"Выходной Петербург". Фроттаж и другие радости

Автор фото: etud-theatre.ru

"Не прислоняться" в "Этюд–театре"

Фроттаж, ежели вы не в курсе, — это когда в давке кто–то причинным местом трется о прижатую к нему часть тела близстоящей особы. Спектакль хореографа Анны Закусовой начинается с фонограммы "Осторожно, двери закрываются. Следующая станция — "Площадь Восстания". И мы видим россыпь немного шаржированных зарисовок: три парня и три девушки в вагоне метро — возникающие между ними напряжения, нейтральная попытка пробраться к выходу и вполне сексуально окрашенная попытка подклеиться, недотрога вспыхивает и пересаживается… о, вот и вышеупомянутый фроттаж!
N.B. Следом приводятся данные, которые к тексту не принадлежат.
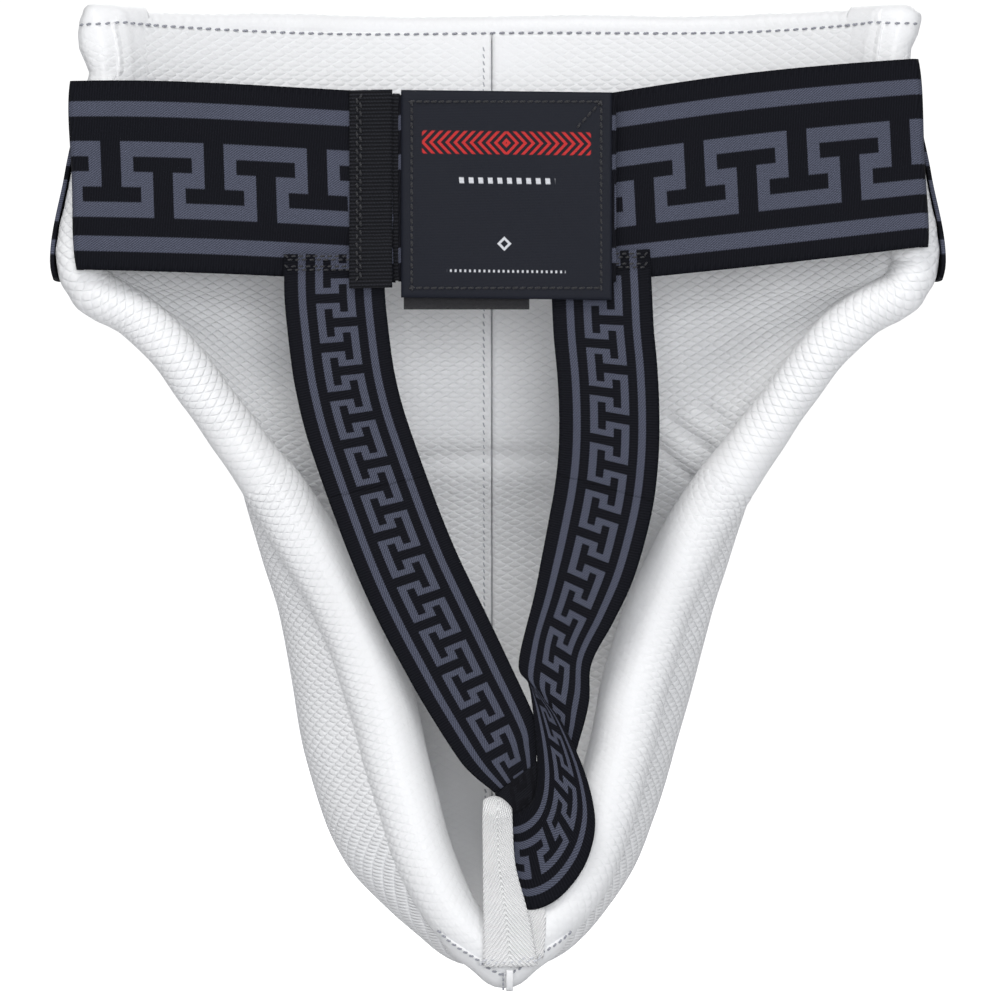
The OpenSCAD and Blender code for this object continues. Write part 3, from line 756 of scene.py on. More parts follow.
# ---------------------------------------------------------------- rolled edges

ROLL_TOP_Z = 54.6
CUP_RIM_END_Z = -243    # from there the cup's rim runs straight to the tip
CUP_RIM_END_R = 6.6     # the rim's radius at the tip
SLIM_R = 2.8            # what the wing roll's radius loses above the waistband
SLIM_SHIFT = 1.7, 0.6   # and how far it moves there, outwards and away from the wearer


def rim(z, side):
    return middle(np.full_like(z, float(side)), z)


def round_end(run, total, radius):
    """Scales a tube's radius so that its ends close as domes."""
    near = np.minimum(run, total - run)
    return np.sqrt(np.clip(1 - (1 - np.clip(near / radius, 0, 1))**2, 0.002, 1))


def slimming(z):
    """0 along the wing, rising to 1 where the wing roll has slimmed down above the waistband."""
    return smooth((z - BAND_TOP_Z) / 10)


def core(name, path, radius, node):
    """The foam cord inside a rolled edge."""
    piece = tube(name, path[::2], radius[::2] * 0.80, 20)
    dress(piece, FOAM, "shell", "foam", node)


def wing_roll(side, word):
    z = np.linspace(ROLL_TOP_Z, CREASE_Z - 7, 180)
    path = rim(z, side)
    slim = slimming(z)
    path[:, 0] += side * SLIM_SHIFT[0] * slim
    path[:, 1] += SLIM_SHIFT[1] * slim
    radius = column(z, RIM_RADIUS) - SLIM_R * slim
    run = arc_length(path)
    ends = round_end(run, run[-1], 5.0)

    def shape(angle, along):
        gathers = 0.020 * np.sin(along * 0.9 + 1.3 * np.sin(along * 0.13)) * bump(along - 84, 16)
        lumps = 0.018 * np.sin(along * 0.11 + side) + 0.012 * np.sin(along * 0.31 + 2 * angle)
        pinch = -0.05 * bump(along - 13, 5)
        flat = 0.03 * np.cos(2 * angle)
        return 1 + gathers + lumps + pinch + flat

    def emboss(angle, along, points):
        top, low = smooth((points[..., 2] - 34) / 8), smooth((-70 - points[..., 2]) / 22)
        return 0.75 - 0.60 * top - 0.40 * low - 0.25 * bump(angle - math.pi / 2, 0.5)

    piece = tube("wing_roll_" + word, path, radius * ends, 40, shape,
                 {"emboss": emboss, "pulled": 0.15})
    dress(piece, LEATHER, "shell", "cover", "leg_roll_" + word)
    core("wing_roll_foam_" + word, path, radius * ends, "leg_core_" + word)


for side, word in SIDES:
    wing_roll(side, word)

TIP = np.array([2.0, 3.2 - WAIST_Y, -254.0])
TIP_POINT = 0.13        # how much the roll thickens at the very tip, as a share of its radius


def cup_rim_path():
    """Centre line and radius of the cup's rim, down one side and up the other, softened at the tip."""
    z = np.linspace(CREASE_Z + 3, CUP_RIM_END_Z, 150)
    left, right = rim(z, LEFT), rim(z, RIGHT)[::-1]
    to_tip = np.linspace(0, 1, 14)[1:-1, None]
    down = left[-1] + (TIP - left[-1]) * to_tip
    up = TIP + (right[0] - TIP) * to_tip
    radius = column(z, RIM_RADIUS)
    low = np.linspace(radius[-1], CUP_RIM_END_R, 14)[1:]
    path = np.vstack([left, down, TIP, up, right])
    radius = np.concatenate([radius, low, low[-2::-1], radius[::-1]])
    half = 7
    kernel = np.hanning(2 * half + 1) / np.hanning(2 * half + 1).sum()
    centre, spread = len(path) // 2, 34
    near = slice(centre - spread, centre + spread + 1)
    wide = slice(centre - spread - half, centre + spread + half + 1)
    weight = smooth((spread - np.abs(np.arange(-spread, spread + 1))) / 12)[:, None]
    soft = np.stack([np.convolve(path[wide, k], kernel, "valid") for k in range(3)], -1)
    path[near] = path[near] * (1 - weight) + soft * weight
    return path, radius


def cup_rim():
    path, radius = cup_rim_path()
    run = arc_length(path)
    radius = radius * round_end(run, run[-1], 9.0)
    tip_run = run[len(run) // 2]

    def shape(angle, along):
        lumps = 0.014 * np.sin(along * 0.09) + 0.010 * np.sin(along * 0.23 + angle)
        point = TIP_POINT * bump(along - tip_run, 3.0)
        grooves = -0.02 * bump(angle - 5.2, 0.10) - 0.02 * bump(angle - 1.1, 0.10)
        return 1 + lumps + point + grooves

    def emboss(angle, along, points):
        outside = smooth(np.sin(angle) * 0.8 + 0.1)
        start = smooth((np.abs(along - tip_run) - tip_run + 40) / 34)
        return 0.20 + 0.50 * outside * smooth(np.abs(along - tip_run) / 60) + 0.30 * start

    piece = tube("cup_edge_roll", path, radius, 44, shape,
                 {"emboss": emboss, "pulled": 0.8})
    dress(piece, LEATHER_SOFT, "shell", "cover", "cup_roll")
    core("cup_edge_foam", path, radius, "cup_roll_core")


cup_rim()


def hem():
    """The rolled hem, slightly puckered between its stitches."""
    u = np.linspace(-1.0, 1.0, 280)
    path = middle(u, np.full_like(u, HEM_Z))
    path[:, 2] += 0.35 * np.sin(path[:, 0] * 0.07) - 0.8 * (path[:, 0] / 128)**2
    run = arc_length(path)
    radius = (HEM_R + 0.6 * smooth((np.abs(u) - 0.90) / 0.07)) * round_end(run, run[-1], 3.0)

    def shape(angle, along):
        pucker = 0.022 * np.sin(along * 2 * math.pi / 3.9) * np.clip(-np.sin(angle) + 0.2, 0, 1)
        waves = 0.02 * np.sin(along * 0.12) + 0.015 * np.sin(along * 0.29 + angle)
        upright = 0.06 * np.abs(np.sin(angle))
        return 1 + pucker + waves + upright

    piece = tube("top_hem_roll", path, radius, 32, shape, {"emboss": 0.15, "pulled": 0.3})
    dress(piece, LEATHER_SOFT, "shell", "cover", "top_hem")
    core("top_hem_foam", path, radius, "hem_core")


hem()


def lining_point(x, z):
    """A point on the lining's face, and the direction that faces the wearer there."""
    u = fraction_at(x, z)
    centre, normal = middle(u, z), outward(u, z)
    return centre - normal * (HALF_T + float(relief(centre[0], z))), -normal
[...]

Жанр обозначен как пластический вербатим. Однако тут не просто упражнение "на наблюдения" — непременный элемент уроков актерского ремесла. Бытовые повседневные эпизоды перерастают в танцы (под всяческую музыку, от безжизненных электронных созвучий до советского ретро) и в пантомимические миниатюры.
Артисты "Этюд–театра" (кстати, здесь название, которое выбрала для себя эта молодая команда, как никогда оправданно) — выпускники выдающегося педагога Вениамина Фильштинского. Они вообще обучены на славу, в том числе — отличники по дисциплинам "сценическое движение" и "танец". Физические кондиции — залюбуешься: и ногу в почти вертикальный шпагат задерут, и колесом пройдут, на мостик встанут, партнеру ничего не стоит вскинуть партнершу на плечо горизонтально, как бревно, да таким манером и носить туда–сюда.
В обычном драматическом спектакле эдакое шло бы на аплодисменты. Однако в чисто пластическом сочинении — без пьесы, без слов — исполнители не достигают выразительности и точности каждого движения, с какими работают, скажем, лучшие балетные танцовщики, а сильны они тем же, чем вообще силен "Этюд–театр", — актерством. К примеру, пацаны вьются вокруг девчонки, соперничают — воздух явственно наполняется энергией агрессии, начинает искрить, драка неизбежна — и разражается, как гроза. Шариковую ручку чем назначили (в нашем воображении), тем она и станет: то длинной пахитоской в руке жеманной дамочки, а то вроде палки, бросая которую тренируют собаку, только собака тут — женщина.
Кстати, о ручке, вернее, ручках. Настоящее мастерство, как известно, не то, которым козыряют, а — которое незаметно. Герой Константина Малышева меланхолично измывается над героиней Алессандры Джунтини — позаставляв ее приносить ему брошенную ручку, бросает вторую, третью, наконец, вынимает из карманов пучки этих ручек и осыпает ими бедную девушку, севшую в отчаянье наземь, — не суметь ей ему угодить! Это яркая сильная метафора человеческих взаимоотношений. Но, кроме того, это еще и оселок того самого незаметного мастерства: кулис нет, все на сцене, не уходя, значит, до этого 40 минут актер двигался, имея в карманах десятки ручек, — это подвиг. Либо он их туда засунул так, что мы не заметили (на театральном жаргоне называется "подворовать"), — тоже ловкость выдающаяся.
Второй микроподвиг на премьере совершила Надежда Толубеева. Художница София Матвеева придумала два ряда кресел, как в метро, только движущихся, кроме них — голые черные стены (зала центра "Каннон Данс"). Героиня сверхэкспрессивно обвивает стоящего посередине героя, но сила притяжения–отталкивания отбрасывает ее вбок, к двери, рывок повторяется снова и снова. В какой–то момент актриса, с размаху впаявшись в стенку, задевает на ней клавишу выключателя. И, не теряя горячечного ритма, бросается на партнера. Успев выключить случайно зажженный верхний свет — мгновенно! Но для этой труппы такие координация и скорость реакции — элементарное владение профессией.